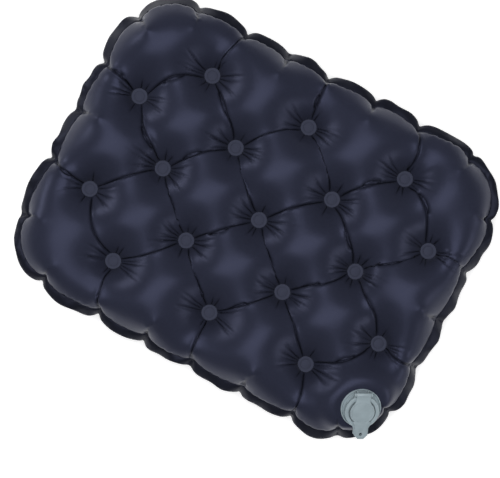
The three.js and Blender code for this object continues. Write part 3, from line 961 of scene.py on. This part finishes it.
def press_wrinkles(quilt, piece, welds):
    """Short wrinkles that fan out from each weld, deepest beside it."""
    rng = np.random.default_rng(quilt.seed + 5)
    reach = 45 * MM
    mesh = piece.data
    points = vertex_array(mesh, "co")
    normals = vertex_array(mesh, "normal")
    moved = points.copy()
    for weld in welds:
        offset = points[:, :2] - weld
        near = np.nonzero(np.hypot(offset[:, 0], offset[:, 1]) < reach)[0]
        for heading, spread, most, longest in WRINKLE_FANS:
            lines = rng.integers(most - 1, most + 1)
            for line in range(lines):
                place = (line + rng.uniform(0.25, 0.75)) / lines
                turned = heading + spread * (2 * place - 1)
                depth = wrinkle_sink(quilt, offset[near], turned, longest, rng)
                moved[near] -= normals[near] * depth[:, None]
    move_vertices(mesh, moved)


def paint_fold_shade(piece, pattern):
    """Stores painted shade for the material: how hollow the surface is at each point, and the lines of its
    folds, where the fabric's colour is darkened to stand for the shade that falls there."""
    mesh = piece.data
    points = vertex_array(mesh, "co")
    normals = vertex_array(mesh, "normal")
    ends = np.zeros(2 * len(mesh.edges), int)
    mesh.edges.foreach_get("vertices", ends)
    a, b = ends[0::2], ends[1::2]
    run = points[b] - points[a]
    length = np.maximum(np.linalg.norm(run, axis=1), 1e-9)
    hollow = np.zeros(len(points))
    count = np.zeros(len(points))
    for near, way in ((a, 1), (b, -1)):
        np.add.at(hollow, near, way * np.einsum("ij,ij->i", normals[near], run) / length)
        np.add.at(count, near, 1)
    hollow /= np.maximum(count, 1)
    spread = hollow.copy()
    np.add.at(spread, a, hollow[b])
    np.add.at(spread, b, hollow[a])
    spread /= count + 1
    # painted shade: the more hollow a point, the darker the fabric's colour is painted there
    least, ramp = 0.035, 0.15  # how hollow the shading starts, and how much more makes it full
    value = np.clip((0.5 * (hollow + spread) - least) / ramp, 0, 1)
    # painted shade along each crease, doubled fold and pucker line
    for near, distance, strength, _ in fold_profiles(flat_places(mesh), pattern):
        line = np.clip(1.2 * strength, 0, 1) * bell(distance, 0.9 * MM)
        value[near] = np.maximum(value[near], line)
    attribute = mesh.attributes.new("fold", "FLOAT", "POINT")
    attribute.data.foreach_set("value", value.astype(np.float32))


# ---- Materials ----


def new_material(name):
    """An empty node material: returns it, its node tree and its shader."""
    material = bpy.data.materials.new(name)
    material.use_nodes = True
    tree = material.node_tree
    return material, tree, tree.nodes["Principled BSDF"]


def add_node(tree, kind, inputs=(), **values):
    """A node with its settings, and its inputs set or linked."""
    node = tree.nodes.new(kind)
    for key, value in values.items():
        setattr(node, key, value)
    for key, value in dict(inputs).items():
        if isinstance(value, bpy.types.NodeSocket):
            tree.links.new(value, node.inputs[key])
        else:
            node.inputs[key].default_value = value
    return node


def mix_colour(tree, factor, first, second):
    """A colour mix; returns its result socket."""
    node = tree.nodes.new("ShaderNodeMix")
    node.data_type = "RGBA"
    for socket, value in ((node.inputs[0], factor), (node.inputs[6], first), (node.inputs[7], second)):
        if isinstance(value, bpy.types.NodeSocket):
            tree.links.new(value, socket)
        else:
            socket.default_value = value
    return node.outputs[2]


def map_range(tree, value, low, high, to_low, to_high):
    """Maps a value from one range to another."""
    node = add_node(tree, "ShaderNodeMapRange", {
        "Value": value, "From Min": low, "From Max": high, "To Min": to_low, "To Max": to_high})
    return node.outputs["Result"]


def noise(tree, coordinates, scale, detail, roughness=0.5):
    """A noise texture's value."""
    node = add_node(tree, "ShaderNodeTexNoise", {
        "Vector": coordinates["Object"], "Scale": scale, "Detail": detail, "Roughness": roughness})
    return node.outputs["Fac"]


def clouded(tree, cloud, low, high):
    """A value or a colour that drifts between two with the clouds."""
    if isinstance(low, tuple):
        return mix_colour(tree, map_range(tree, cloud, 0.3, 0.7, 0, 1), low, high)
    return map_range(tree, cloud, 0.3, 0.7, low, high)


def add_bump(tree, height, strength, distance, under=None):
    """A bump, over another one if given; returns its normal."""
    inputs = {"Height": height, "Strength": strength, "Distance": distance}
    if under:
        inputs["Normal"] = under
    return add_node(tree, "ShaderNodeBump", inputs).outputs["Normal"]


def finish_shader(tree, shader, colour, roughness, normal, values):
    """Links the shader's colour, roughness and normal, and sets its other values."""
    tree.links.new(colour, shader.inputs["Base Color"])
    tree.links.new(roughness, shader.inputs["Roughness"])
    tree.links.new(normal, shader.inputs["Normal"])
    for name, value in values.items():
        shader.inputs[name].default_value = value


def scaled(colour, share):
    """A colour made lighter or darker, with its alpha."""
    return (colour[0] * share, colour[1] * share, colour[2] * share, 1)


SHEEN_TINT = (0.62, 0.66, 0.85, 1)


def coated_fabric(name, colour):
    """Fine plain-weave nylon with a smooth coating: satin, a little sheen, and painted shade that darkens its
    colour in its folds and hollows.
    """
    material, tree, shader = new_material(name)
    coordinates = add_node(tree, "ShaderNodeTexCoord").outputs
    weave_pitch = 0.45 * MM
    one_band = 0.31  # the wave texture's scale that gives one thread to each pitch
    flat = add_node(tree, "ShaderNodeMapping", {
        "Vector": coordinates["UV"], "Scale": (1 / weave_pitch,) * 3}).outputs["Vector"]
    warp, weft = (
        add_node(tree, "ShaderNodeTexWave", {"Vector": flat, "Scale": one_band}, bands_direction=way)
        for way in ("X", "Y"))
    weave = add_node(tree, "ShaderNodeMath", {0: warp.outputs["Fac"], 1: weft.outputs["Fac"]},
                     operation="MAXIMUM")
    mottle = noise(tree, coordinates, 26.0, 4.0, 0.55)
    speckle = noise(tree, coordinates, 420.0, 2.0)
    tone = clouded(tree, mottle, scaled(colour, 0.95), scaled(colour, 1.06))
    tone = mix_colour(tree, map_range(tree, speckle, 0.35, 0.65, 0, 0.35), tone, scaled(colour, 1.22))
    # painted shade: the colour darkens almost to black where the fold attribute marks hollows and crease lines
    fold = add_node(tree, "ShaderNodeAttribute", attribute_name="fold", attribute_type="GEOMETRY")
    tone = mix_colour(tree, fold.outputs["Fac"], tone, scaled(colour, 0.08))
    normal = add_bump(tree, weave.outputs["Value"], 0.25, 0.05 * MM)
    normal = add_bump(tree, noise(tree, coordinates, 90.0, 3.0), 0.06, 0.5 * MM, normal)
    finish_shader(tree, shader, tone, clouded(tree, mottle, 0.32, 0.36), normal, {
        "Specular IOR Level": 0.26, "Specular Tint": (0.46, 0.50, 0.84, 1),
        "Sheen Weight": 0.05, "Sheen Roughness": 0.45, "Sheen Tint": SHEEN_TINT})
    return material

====

THE PROBLEM: All of the data shown above must be copied exactly.

SOLUTION:
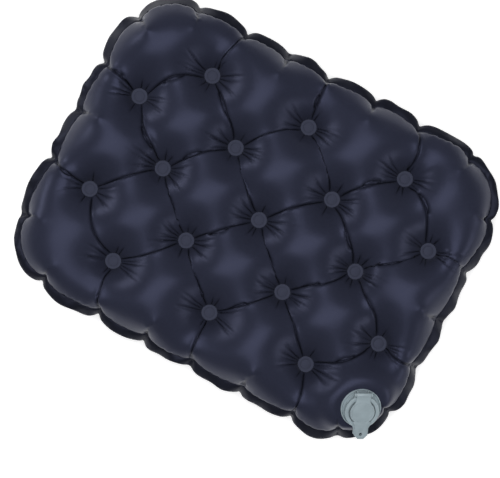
The three.js and Blender code for this object continues. Write part 3, from line 961 of scene.py on. This part finishes it.
def press_wrinkles(quilt, piece, welds):
    """Short wrinkles that fan out from each weld, deepest beside it."""
    rng = np.random.default_rng(quilt.seed + 5)
    reach = 45 * MM
    mesh = piece.data
    points = vertex_array(mesh, "co")
    normals = vertex_array(mesh, "normal")
    moved = points.copy()
    for weld in welds:
        offset = points[:, :2] - weld
        near = np.nonzero(np.hypot(offset[:, 0], offset[:, 1]) < reach)[0]
        for heading, spread, most, longest in WRINKLE_FANS:
            lines = rng.integers(most - 1, most + 1)
            for line in range(lines):
                place = (line + rng.uniform(0.25, 0.75)) / lines
                turned = heading + spread * (2 * place - 1)
                depth = wrinkle_sink(quilt, offset[near], turned, longest, rng)
                moved[near] -= normals[near] * depth[:, None]
    move_vertices(mesh, moved)


def paint_fold_shade(piece, pattern):
    """Stores painted shade for the material: how hollow the surface is at each point, and the lines of its
    folds, where the fabric's colour is darkened to stand for the shade that falls there."""
    mesh = piece.data
    points = vertex_array(mesh, "co")
    normals = vertex_array(mesh, "normal")
    ends = np.zeros(2 * len(mesh.edges), int)
    mesh.edges.foreach_get("vertices", ends)
    a, b = ends[0::2], ends[1::2]
    run = points[b] - points[a]
    length = np.maximum(np.linalg.norm(run, axis=1), 1e-9)
    hollow = np.zeros(len(points))
    count = np.zeros(len(points))
    for near, way in ((a, 1), (b, -1)):
        np.add.at(hollow, near, way * np.einsum("ij,ij->i", normals[near], run) / length)
        np.add.at(count, near, 1)
    hollow /= np.maximum(count, 1)
    spread = hollow.copy()
    np.add.at(spread, a, hollow[b])
    np.add.at(spread, b, hollow[a])
    spread /= count + 1
    # painted shade: the more hollow a point, the darker the fabric's colour is painted there
    least, ramp = 0.035, 0.15  # how hollow the shading starts, and how much more makes it full
    value = np.clip((0.5 * (hollow + spread) - least) / ramp, 0, 1)
    # painted shade along each crease, doubled fold and pucker line
    for near, distance, strength, _ in fold_profiles(flat_places(mesh), pattern):
        line = np.clip(1.2 * strength, 0, 1) * bell(distance, 0.9 * MM)
        value[near] = np.maximum(value[near], line)
    attribute = mesh.attributes.new("fold", "FLOAT", "POINT")
    attribute.data.foreach_set("value", value.astype(np.float32))


# ---- Materials ----


def new_material(name):
    """An empty node material: returns it, its node tree and its shader."""
    material = bpy.data.materials.new(name)
    material.use_nodes = True
    tree = material.node_tree
    return material, tree, tree.nodes["Principled BSDF"]


def add_node(tree, kind, inputs=(), **values):
    """A node with its settings, and its inputs set or linked."""
    node = tree.nodes.new(kind)
    for key, value in values.items():
        setattr(node, key, value)
    for key, value in dict(inputs).items():
        if isinstance(value, bpy.types.NodeSocket):
            tree.links.new(value, node.inputs[key])
        else:
            node.inputs[key].default_value = value
    return node


def mix_colour(tree, factor, first, second):
    """A colour mix; returns its result socket."""
    node = tree.nodes.new("ShaderNodeMix")
    node.data_type = "RGBA"
    for socket, value in ((node.inputs[0], factor), (node.inputs[6], first), (node.inputs[7], second)):
        if isinstance(value, bpy.types.NodeSocket):
            tree.links.new(value, socket)
        else:
            socket.default_value = value
    return node.outputs[2]


def map_range(tree, value, low, high, to_low, to_high):
    """Maps a value from one range to another."""
    node = add_node(tree, "ShaderNodeMapRange", {
        "Value": value, "From Min": low, "From Max": high, "To Min": to_low, "To Max": to_high})
    return node.outputs["Result"]


def noise(tree, coordinates, scale, detail, roughness=0.5):
    """A noise texture's value."""
    node = add_node(tree, "ShaderNodeTexNoise", {
        "Vector": coordinates["Object"], "Scale": scale, "Detail": detail, "Roughness": roughness})
    return node.outputs["Fac"]


def clouded(tree, cloud, low, high):
    """A value or a colour that drifts between two with the clouds."""
    if isinstance(low, tuple):
        return mix_colour(tree, map_range(tree, cloud, 0.3, 0.7, 0, 1), low, high)
    return map_range(tree, cloud, 0.3, 0.7, low, high)


def add_bump(tree, height, strength, distance, under=None):
    """A bump, over another one if given; returns its normal."""
    inputs = {"Height": height, "Strength": strength, "Distance": distance}
    if under:
        inputs["Normal"] = under
    return add_node(tree, "ShaderNodeBump", inputs).outputs["Normal"]


def finish_shader(tree, shader, colour, roughness, normal, values):
    """Links the shader's colour, roughness and normal, and sets its other values."""
    tree.links.new(colour, shader.inputs["Base Color"])
    tree.links.new(roughness, shader.inputs["Roughness"])
    tree.links.new(normal, shader.inputs["Normal"])
    for name, value in values.items():
        shader.inputs[name].default_value = value


def scaled(colour, share):
    """A colour made lighter or darker, with its alpha."""
    return (colour[0] * share, colour[1] * share, colour[2] * share, 1)


SHEEN_TINT = (0.62, 0.66, 0.85, 1)


def coated_fabric(name, colour):
    """Fine plain-weave nylon with a smooth coating: satin, a little sheen, and painted shade that darkens its
    colour in its folds and hollows.
    """
    material, tree, shader = new_material(name)
    coordinates = add_node(tree, "ShaderNodeTexCoord").outputs
    weave_pitch = 0.45 * MM
    one_band = 0.31  # the wave texture's scale that gives one thread to each pitch
    flat = add_node(tree, "ShaderNodeMapping", {
        "Vector": coordinates["UV"], "Scale": (1 / weave_pitch,) * 3}).outputs["Vector"]
    warp, weft = (
        add_node(tree, "ShaderNodeTexWave", {"Vector": flat, "Scale": one_band}, bands_direction=way)
        for way in ("X", "Y"))
    weave = add_node(tree, "ShaderNodeMath", {0: warp.outputs["Fac"], 1: weft.outputs["Fac"]},
                     operation="MAXIMUM")
    mottle = noise(tree, coordinates, 26.0, 4.0, 0.55)
    speckle = noise(tree, coordinates, 420.0, 2.0)
    tone = clouded(tree, mottle, scaled(colour, 0.95), scaled(colour, 1.06))
    tone = mix_colour(tree, map_range(tree, speckle, 0.35, 0.65, 0, 0.35), tone, scaled(colour, 1.22))
    # painted shade: the colour darkens almost to black where the fold attribute marks hollows and crease lines
    fold = add_node(tree, "ShaderNodeAttribute", attribute_name="fold", attribute_type="GEOMETRY")
    tone = mix_colour(tree, fold.outputs["Fac"], tone, scaled(colour, 0.08))
    normal = add_bump(tree, weave.outputs["Value"], 0.25, 0.05 * MM)
    normal = add_bump(tree, noise(tree, coordinates, 90.0, 3.0), 0.06, 0.5 * MM, normal)
    finish_shader(tree, shader, tone, clouded(tree, mottle, 0.32, 0.36), normal, {
        "Specular IOR Level": 0.26, "Specular Tint": (0.46, 0.50, 0.84, 1),
        "Sheen Weight": 0.05, "Sheen Roughness": 0.45, "Sheen Tint": SHEEN_TINT})
    return material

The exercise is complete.